Published on July 27, 2000

The Causey Way

For Causey, front man for this semi-eponymously named Florida quintet, getting guitar lessons from David Koresh was like the Flying Nun learning landing maneuvers from Christ himself. Causey once followed Koresh, believing in the same things (primarily that women should do the cooking and cleaning, men the hunting) and rocking in the same key--until the issue of polygamy came up. Koresh had a wife for every day of the week. Causey was, and says he still is, a one-gal guy. After their breakup, and after suffering a near-fatal skateboarding accident, Causey, formerly known as Scott Stanton, did what any even-keeled cultist would do when recovering from a head wound: He started his own religion and a serious, eclectic rock-and-roll band.
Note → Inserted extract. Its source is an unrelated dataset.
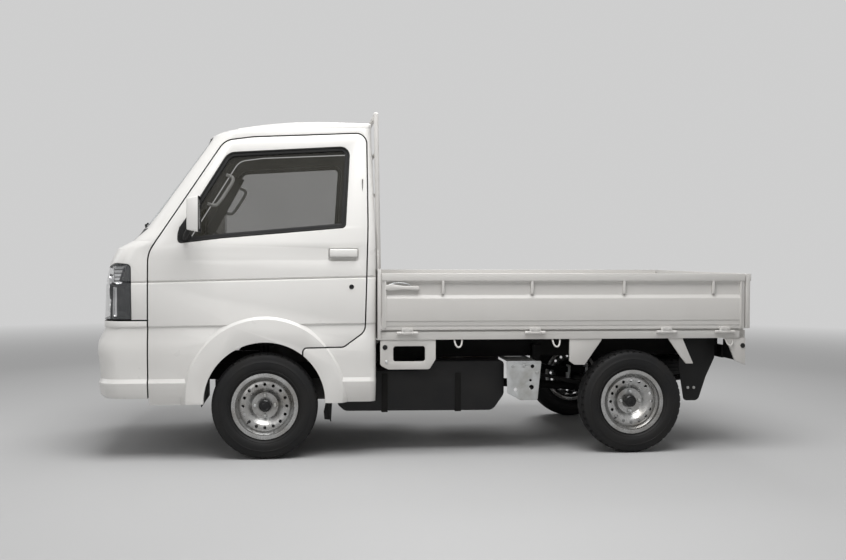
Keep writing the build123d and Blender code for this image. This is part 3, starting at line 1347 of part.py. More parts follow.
BACK_TOP = 1335.0
back_points = [
    (FRONT_AXLE_X - 425.0, CUSHION_TOP + SEAT_FIT, 20.0),
    (FRONT_AXLE_X - 320.0, CUSHION_TOP + SEAT_FIT, 30.0),
    (FRONT_AXLE_X - 438.0, 1130.0, 60.0),
    (FRONT_AXLE_X - 450.0, BACK_TOP, 26.0),
    (CAB_REAR_X + REAR_WALL + 14.0, BACK_TOP, 26.0),
    (CAB_REAR_X + REAR_WALL + 6.0, 1100.0, 60.0),
]
with BuildPart() as seat_backs:
    for side in (1, -1):
        y_pair = sorted((side * SEAT_Y - SEAT_WIDTH / 2, side * SEAT_Y + SEAT_WIDTH / 2))
        add(slab_xz(back_points, y_pair[0], y_pair[1]))
keep(seat_backs, "seat_backs")

# Door mirrors with their arms and triangular bases
MIRROR_CORNER = 20.0
MIRROR_ARM_R = 11.0
MIRROR_BASE_R = 24.0
MIRROR_BASE_Y = (HALF - 42.0, HALF - 24.0)
MIRROR_ROOT = (FRONT_AXLE_X + 392.0, HALF - 38.0, 1112.0)
MIRROR_GRIP = (FRONT_AXLE_X + MIRROR_X + 6.0, MIRROR_Y - 40.0, MIRROR_Z - 40.0)
with BuildPart() as left_mirror:
    with Locations((FRONT_AXLE_X + MIRROR_X, MIRROR_Y, MIRROR_Z)):
        Box(*MIRROR_SIZE)
    fillet(left_mirror.edges(), MIRROR_CORNER)
    add(rod(MIRROR_ROOT, MIRROR_GRIP, MIRROR_ARM_R))
    base_x, base_z = MIRROR_ROOT[0], MIRROR_ROOT[2]
    add(rod((base_x, MIRROR_BASE_Y[0], base_z), (base_x, MIRROR_BASE_Y[1], base_z), MIRROR_BASE_R))
    add(left_door.part, mode=Mode.SUBTRACT)
    add(left_door_glass.part, mode=Mode.SUBTRACT)
keep(left_mirror, "left_mirror")
with BuildPart() as right_mirror:
    mirror(left_mirror.part, about=Plane.XZ)
keep(right_mirror, "right_mirror")
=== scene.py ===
"""Looks of a kei truck with a drop-side bed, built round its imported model."""

import json
import logging
import math
from dataclasses import dataclass
from enum import Enum
from typing import Callable, Sequence

import bmesh
import bpy
from mathutils import Matrix, Vector
from mathutils.bvhtree import BVHTree

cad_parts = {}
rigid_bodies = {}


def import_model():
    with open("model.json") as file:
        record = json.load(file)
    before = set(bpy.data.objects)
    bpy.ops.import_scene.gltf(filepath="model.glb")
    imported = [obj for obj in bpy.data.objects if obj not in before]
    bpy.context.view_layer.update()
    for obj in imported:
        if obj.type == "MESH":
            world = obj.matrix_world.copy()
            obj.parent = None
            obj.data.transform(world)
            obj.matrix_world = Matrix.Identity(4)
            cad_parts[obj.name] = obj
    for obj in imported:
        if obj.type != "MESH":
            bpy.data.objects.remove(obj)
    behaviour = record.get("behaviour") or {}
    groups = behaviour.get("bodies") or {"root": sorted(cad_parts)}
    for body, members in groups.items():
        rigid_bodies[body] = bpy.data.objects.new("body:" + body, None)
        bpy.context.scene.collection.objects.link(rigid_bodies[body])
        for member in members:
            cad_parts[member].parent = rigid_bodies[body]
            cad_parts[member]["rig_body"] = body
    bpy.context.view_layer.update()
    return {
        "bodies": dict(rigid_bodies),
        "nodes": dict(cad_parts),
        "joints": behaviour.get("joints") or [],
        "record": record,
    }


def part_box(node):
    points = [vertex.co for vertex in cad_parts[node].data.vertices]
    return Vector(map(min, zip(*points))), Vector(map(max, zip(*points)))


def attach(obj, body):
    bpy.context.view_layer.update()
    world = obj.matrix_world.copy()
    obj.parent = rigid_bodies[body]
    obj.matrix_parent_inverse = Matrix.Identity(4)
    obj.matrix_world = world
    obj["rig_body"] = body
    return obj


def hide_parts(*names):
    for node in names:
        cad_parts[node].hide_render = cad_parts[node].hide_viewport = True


log = logging.getLogger("kei_truck")

Point = Sequence[float]
Span = tuple[float, float]
Colour = tuple[float, float, float]

SIDES = {"left": 1.0, "right": -1.0}
MERGE_DISTANCE = 0.00002
FLAT_ANGLE = math.radians(0.6)
SMOOTH_ANGLE = math.radians(32.0)
TREES: dict[str, BVHTree] = {}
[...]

The religion, the Causey Way, totals nearly 100 members; a handful of those congregants, referred to on the Causey compound as sub-members of ACE (Aural Communications Entertainment), travel the secular country with Causey, gigging all the way. The band's shows, which Causey calls "services," are relatively straightforward, hardly enlightening baptisms of sound or thought. While the "spirit," whatever that is, may be moving Causey and his bandmates to higher aesthetic ground, concertgoers are reduced to onlookers, like tourists in New York who pay money to witness Baptist church services in Harlem, but can't sing along with the choir. In any packaging, it seems, religious spectacle still sells.